■ Rows:
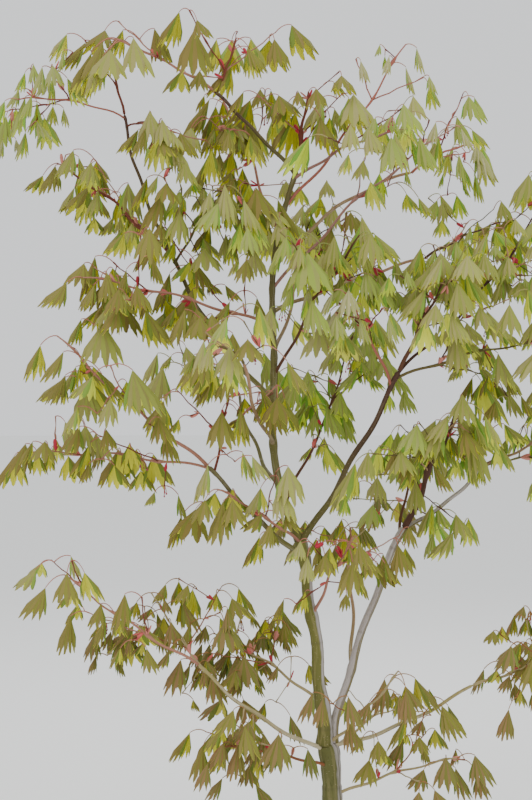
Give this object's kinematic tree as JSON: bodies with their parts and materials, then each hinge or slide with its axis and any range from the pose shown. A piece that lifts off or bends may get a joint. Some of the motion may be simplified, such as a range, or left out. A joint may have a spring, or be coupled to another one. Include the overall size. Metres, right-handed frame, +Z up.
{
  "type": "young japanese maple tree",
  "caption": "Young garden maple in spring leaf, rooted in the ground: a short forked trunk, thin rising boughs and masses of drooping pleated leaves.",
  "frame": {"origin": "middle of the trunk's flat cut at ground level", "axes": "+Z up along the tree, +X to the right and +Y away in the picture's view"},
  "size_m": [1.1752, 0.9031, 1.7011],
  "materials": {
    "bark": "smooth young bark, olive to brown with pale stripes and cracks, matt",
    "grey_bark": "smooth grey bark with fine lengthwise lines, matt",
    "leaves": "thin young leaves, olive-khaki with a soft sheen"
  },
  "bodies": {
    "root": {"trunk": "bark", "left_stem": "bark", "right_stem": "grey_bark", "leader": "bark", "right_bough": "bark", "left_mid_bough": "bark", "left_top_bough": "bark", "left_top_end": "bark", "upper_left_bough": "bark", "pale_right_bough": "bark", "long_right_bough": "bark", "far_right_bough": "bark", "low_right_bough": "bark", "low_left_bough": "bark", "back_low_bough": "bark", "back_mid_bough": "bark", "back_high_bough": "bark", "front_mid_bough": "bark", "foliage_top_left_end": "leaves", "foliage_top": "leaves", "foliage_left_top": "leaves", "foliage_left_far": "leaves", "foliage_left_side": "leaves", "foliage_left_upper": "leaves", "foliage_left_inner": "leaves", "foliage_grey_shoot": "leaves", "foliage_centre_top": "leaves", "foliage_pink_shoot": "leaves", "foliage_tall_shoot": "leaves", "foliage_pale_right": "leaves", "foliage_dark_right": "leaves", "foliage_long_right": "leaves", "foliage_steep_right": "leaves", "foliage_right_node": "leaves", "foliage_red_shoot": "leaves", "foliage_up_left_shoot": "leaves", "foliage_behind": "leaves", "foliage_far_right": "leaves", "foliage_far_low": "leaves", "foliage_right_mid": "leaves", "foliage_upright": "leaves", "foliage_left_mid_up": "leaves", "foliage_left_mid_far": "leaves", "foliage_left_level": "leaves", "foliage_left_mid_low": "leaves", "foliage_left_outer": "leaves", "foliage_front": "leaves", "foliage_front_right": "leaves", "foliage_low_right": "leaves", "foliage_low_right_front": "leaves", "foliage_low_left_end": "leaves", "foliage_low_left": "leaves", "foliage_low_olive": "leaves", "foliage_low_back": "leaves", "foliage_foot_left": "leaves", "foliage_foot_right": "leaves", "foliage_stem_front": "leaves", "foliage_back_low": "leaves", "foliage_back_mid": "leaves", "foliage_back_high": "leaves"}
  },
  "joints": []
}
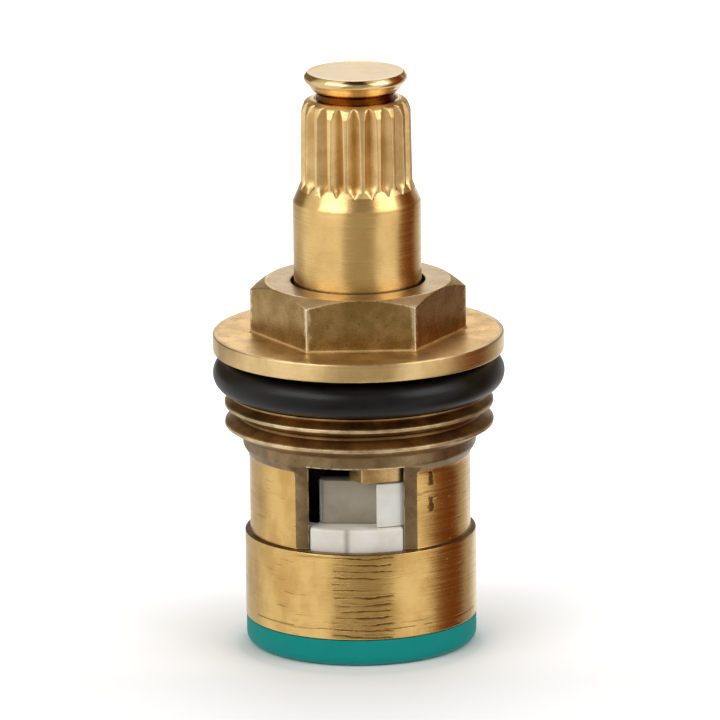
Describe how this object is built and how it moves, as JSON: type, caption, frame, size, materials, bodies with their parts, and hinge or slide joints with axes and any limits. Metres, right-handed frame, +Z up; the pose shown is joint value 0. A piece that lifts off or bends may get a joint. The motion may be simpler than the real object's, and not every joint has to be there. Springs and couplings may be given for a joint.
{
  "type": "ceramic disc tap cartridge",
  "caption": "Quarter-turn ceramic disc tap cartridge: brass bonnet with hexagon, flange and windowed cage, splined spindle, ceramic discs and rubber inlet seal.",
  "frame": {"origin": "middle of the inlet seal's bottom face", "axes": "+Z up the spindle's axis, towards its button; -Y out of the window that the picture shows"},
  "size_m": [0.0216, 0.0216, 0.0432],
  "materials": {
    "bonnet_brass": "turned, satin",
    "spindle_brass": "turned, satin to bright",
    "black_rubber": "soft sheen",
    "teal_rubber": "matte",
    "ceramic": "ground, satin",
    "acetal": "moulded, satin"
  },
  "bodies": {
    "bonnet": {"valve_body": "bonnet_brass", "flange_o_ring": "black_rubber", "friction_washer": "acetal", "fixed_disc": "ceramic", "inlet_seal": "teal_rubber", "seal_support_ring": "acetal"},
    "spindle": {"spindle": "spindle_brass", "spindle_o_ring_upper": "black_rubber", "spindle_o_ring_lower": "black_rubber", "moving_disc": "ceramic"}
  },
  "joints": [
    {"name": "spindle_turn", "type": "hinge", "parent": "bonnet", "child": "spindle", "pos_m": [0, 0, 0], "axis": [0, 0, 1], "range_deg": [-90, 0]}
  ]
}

■ What you need to do: Your task is to gather every line with the word "joints" and copy it.

■ Finished exercise:
  "joints": []
Describe how this object is built and how it moves, as JSON: type, caption, frame, size, materials, bodies with their parts, and hinge or slide joints with axes and any limits. Metres, right-handed frame, +Z up; the pose shown is joint value 0. A piece that lifts off or bends may get a joint. The motion may be simpler than the real object's, and not every joint has to be there. Springs and couplings may be given for a joint.
  "joints": [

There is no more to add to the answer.